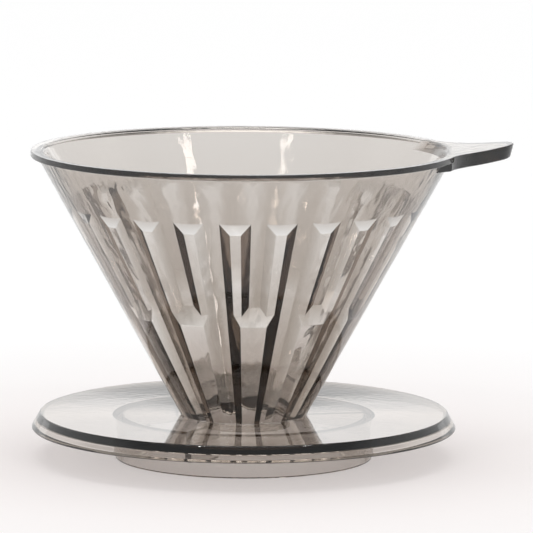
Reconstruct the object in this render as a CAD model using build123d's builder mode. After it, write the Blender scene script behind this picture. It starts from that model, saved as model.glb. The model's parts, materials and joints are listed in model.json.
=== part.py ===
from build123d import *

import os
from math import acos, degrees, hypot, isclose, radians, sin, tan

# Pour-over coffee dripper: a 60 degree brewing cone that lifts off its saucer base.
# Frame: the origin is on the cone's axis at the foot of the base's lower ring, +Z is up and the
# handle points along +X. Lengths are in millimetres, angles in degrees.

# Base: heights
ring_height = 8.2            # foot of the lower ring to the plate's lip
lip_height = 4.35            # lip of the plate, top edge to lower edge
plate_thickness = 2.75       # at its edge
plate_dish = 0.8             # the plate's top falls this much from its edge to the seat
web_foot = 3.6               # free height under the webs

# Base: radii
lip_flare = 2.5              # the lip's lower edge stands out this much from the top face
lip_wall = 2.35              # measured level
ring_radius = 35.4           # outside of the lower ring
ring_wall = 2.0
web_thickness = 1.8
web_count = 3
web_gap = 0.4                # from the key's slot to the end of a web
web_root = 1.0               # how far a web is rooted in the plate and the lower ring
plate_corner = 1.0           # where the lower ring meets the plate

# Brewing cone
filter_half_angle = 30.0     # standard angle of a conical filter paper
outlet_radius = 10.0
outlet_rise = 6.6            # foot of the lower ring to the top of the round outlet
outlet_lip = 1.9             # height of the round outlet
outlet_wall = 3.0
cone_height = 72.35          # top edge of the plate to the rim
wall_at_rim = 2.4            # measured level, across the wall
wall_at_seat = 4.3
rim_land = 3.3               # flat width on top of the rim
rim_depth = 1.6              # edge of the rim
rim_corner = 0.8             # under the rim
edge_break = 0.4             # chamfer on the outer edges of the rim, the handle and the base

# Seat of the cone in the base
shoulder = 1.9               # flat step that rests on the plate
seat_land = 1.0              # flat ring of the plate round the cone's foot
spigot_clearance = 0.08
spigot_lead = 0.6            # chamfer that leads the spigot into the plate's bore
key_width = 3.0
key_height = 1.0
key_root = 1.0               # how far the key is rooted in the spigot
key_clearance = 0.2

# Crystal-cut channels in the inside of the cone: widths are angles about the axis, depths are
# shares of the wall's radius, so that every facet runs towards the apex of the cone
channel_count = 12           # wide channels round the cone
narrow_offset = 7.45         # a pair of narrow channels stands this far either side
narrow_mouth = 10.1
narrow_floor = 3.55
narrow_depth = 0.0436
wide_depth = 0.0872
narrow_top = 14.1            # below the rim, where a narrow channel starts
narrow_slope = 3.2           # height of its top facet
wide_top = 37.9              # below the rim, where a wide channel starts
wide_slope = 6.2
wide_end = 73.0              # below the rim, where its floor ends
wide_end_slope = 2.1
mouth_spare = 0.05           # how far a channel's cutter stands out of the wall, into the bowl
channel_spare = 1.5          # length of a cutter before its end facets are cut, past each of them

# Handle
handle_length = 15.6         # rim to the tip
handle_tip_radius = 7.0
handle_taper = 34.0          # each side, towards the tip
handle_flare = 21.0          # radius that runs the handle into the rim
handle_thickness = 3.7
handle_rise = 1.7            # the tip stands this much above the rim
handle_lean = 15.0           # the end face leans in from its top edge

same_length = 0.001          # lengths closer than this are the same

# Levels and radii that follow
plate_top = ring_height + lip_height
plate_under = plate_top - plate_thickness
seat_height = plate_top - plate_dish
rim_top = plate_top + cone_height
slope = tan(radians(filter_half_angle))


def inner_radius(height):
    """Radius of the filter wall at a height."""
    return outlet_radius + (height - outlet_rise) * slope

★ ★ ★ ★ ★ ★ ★

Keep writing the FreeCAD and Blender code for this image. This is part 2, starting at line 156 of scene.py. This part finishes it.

★ ★ ★ ★ ★ ★ ★

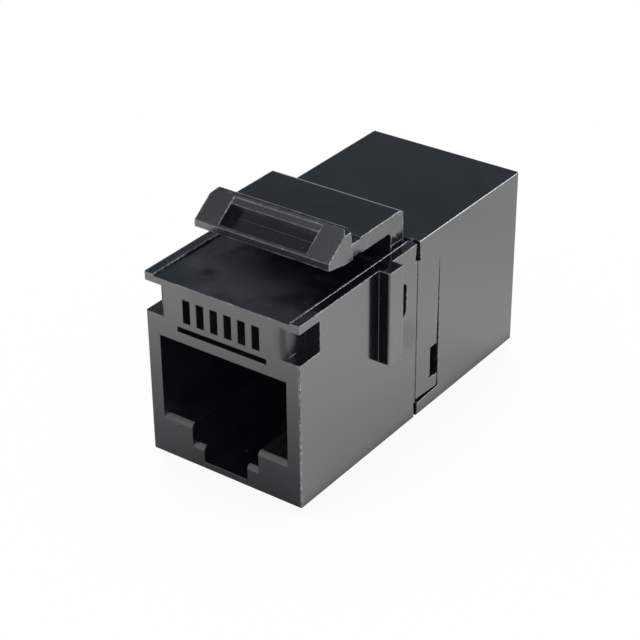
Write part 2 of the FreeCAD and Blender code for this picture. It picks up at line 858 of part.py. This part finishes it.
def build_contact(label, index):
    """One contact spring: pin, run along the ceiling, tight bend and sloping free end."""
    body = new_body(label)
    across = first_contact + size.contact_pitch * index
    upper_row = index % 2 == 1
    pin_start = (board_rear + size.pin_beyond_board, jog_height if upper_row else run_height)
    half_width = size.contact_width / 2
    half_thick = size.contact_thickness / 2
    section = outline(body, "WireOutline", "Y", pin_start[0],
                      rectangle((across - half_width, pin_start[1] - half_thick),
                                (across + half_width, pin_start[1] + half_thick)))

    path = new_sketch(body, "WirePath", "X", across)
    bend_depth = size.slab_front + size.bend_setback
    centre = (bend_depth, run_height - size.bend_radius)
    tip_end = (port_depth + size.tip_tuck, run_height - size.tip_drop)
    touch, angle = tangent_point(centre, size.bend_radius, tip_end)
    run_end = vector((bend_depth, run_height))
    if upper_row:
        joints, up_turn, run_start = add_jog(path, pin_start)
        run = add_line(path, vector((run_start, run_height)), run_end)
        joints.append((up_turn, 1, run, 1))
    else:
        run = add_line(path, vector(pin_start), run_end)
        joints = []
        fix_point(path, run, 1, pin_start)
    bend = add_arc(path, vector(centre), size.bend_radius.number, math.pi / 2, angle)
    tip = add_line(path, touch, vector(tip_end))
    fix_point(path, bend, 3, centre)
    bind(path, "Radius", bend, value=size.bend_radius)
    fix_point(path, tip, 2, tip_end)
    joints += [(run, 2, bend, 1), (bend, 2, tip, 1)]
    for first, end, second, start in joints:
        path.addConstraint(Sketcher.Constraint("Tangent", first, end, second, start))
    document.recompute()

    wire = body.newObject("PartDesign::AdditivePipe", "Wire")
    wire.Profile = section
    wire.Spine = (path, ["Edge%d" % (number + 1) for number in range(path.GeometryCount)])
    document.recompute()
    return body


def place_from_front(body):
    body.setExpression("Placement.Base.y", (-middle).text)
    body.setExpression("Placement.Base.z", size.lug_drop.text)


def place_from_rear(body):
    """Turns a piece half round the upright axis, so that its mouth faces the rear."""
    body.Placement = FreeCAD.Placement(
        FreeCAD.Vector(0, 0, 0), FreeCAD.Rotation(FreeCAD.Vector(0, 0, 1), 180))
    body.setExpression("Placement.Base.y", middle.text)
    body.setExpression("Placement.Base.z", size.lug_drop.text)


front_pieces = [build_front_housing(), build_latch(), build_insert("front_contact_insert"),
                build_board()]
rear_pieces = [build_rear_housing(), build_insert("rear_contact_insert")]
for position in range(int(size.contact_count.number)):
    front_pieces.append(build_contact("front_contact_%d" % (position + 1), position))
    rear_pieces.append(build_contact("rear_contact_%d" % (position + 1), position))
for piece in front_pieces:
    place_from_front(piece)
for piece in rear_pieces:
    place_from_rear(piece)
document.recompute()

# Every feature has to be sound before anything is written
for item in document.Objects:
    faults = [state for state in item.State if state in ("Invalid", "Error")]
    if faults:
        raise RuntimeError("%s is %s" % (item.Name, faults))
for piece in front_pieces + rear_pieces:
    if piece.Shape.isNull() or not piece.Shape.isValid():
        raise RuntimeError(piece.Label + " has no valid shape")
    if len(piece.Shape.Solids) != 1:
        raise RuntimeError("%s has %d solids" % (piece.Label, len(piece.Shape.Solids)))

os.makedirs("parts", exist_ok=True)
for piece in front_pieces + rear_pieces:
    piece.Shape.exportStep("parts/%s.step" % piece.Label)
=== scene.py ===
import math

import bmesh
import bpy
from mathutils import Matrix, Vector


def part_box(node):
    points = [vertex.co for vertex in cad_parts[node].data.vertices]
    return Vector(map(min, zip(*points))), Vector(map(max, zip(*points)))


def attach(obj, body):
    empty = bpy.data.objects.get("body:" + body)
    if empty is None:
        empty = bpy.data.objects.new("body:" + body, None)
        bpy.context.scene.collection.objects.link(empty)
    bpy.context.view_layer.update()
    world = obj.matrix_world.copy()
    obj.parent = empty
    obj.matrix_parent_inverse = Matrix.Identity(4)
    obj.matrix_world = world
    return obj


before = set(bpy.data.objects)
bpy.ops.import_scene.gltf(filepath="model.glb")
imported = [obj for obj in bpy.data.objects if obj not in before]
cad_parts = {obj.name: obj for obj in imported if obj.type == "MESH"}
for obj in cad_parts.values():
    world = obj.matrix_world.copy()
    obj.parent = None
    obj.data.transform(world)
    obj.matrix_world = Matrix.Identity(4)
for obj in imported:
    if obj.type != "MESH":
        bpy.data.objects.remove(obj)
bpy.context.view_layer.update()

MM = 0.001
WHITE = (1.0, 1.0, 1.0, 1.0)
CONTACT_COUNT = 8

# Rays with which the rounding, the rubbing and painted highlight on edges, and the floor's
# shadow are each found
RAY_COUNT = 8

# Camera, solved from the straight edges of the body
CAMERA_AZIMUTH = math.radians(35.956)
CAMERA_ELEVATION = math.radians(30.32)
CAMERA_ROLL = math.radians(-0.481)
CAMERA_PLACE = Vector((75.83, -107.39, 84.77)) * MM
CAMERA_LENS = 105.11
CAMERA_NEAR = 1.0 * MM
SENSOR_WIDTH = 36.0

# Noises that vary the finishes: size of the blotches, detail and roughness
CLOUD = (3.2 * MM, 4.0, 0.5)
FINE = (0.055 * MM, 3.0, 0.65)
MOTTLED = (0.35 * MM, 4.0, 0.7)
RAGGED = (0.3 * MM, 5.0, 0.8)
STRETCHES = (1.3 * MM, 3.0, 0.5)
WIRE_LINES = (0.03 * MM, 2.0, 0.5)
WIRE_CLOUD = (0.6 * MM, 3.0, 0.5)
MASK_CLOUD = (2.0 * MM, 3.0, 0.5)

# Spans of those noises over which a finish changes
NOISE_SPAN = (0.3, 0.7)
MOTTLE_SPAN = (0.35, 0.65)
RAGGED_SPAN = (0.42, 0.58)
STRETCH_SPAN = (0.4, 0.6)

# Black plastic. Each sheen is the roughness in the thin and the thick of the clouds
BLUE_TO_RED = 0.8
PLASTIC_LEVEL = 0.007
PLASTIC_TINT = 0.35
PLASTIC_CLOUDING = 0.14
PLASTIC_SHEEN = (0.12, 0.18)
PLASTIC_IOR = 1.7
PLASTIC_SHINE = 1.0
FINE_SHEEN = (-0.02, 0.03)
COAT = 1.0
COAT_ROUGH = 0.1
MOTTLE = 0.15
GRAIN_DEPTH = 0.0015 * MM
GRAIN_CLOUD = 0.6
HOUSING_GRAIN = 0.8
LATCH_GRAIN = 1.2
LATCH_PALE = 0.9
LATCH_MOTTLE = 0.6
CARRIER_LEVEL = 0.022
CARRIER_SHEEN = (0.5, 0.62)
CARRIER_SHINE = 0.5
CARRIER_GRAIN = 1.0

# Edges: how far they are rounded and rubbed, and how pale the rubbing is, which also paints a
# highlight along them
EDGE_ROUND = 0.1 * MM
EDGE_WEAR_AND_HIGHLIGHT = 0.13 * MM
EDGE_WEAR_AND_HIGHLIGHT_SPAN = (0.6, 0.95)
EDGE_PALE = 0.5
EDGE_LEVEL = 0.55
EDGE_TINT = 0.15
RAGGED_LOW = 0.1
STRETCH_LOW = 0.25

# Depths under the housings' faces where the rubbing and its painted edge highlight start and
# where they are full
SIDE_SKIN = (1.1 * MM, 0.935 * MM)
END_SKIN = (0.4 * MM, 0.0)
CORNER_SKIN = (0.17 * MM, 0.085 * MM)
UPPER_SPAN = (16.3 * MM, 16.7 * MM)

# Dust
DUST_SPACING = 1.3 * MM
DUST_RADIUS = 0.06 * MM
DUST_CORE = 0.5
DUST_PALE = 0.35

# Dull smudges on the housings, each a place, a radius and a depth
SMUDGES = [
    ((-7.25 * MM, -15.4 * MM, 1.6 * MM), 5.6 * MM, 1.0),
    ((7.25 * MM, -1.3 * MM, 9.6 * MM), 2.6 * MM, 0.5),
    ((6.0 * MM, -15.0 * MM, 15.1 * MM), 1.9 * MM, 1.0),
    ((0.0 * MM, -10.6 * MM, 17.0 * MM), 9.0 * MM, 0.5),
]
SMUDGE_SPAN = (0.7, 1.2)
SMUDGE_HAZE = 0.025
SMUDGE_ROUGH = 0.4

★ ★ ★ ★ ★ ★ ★

# GIVEN INSTRUCTION:
Reproduce the lines exactly, taking as the first line the one with "obj.matrix_world = Matrix.Identity(4)" and as the last line the one with "CARRIER_GRAIN = 1.0", and include nothing else.

# THE RESPONSE:
    obj.matrix_world = Matrix.Identity(4)
for obj in imported:
    if obj.type != "MESH":
        bpy.data.objects.remove(obj)
bpy.context.view_layer.update()

MM = 0.001
WHITE = (1.0, 1.0, 1.0, 1.0)
CONTACT_COUNT = 8

# Rays with which the rounding, the rubbing and painted highlight on edges, and the floor's
# shadow are each found
RAY_COUNT = 8

# Camera, solved from the straight edges of the body
CAMERA_AZIMUTH = math.radians(35.956)
CAMERA_ELEVATION = math.radians(30.32)
CAMERA_ROLL = math.radians(-0.481)
CAMERA_PLACE = Vector((75.83, -107.39, 84.77)) * MM
CAMERA_LENS = 105.11
CAMERA_NEAR = 1.0 * MM
SENSOR_WIDTH = 36.0

# Noises that vary the finishes: size of the blotches, detail and roughness
CLOUD = (3.2 * MM, 4.0, 0.5)
FINE = (0.055 * MM, 3.0, 0.65)
MOTTLED = (0.35 * MM, 4.0, 0.7)
RAGGED = (0.3 * MM, 5.0, 0.8)
STRETCHES = (1.3 * MM, 3.0, 0.5)
WIRE_LINES = (0.03 * MM, 2.0, 0.5)
WIRE_CLOUD = (0.6 * MM, 3.0, 0.5)
MASK_CLOUD = (2.0 * MM, 3.0, 0.5)

# Spans of those noises over which a finish changes
NOISE_SPAN = (0.3, 0.7)
MOTTLE_SPAN = (0.35, 0.65)
RAGGED_SPAN = (0.42, 0.58)
STRETCH_SPAN = (0.4, 0.6)

# Black plastic. Each sheen is the roughness in the thin and the thick of the clouds
BLUE_TO_RED = 0.8
PLASTIC_LEVEL = 0.007
PLASTIC_TINT = 0.35
PLASTIC_CLOUDING = 0.14
PLASTIC_SHEEN = (0.12, 0.18)
PLASTIC_IOR = 1.7
PLASTIC_SHINE = 1.0
FINE_SHEEN = (-0.02, 0.03)
COAT = 1.0
COAT_ROUGH = 0.1
MOTTLE = 0.15
GRAIN_DEPTH = 0.0015 * MM
GRAIN_CLOUD = 0.6
HOUSING_GRAIN = 0.8
LATCH_GRAIN = 1.2
LATCH_PALE = 0.9
LATCH_MOTTLE = 0.6
CARRIER_LEVEL = 0.022
CARRIER_SHEEN = (0.5, 0.62)
CARRIER_SHINE = 0.5
CARRIER_GRAIN = 1.0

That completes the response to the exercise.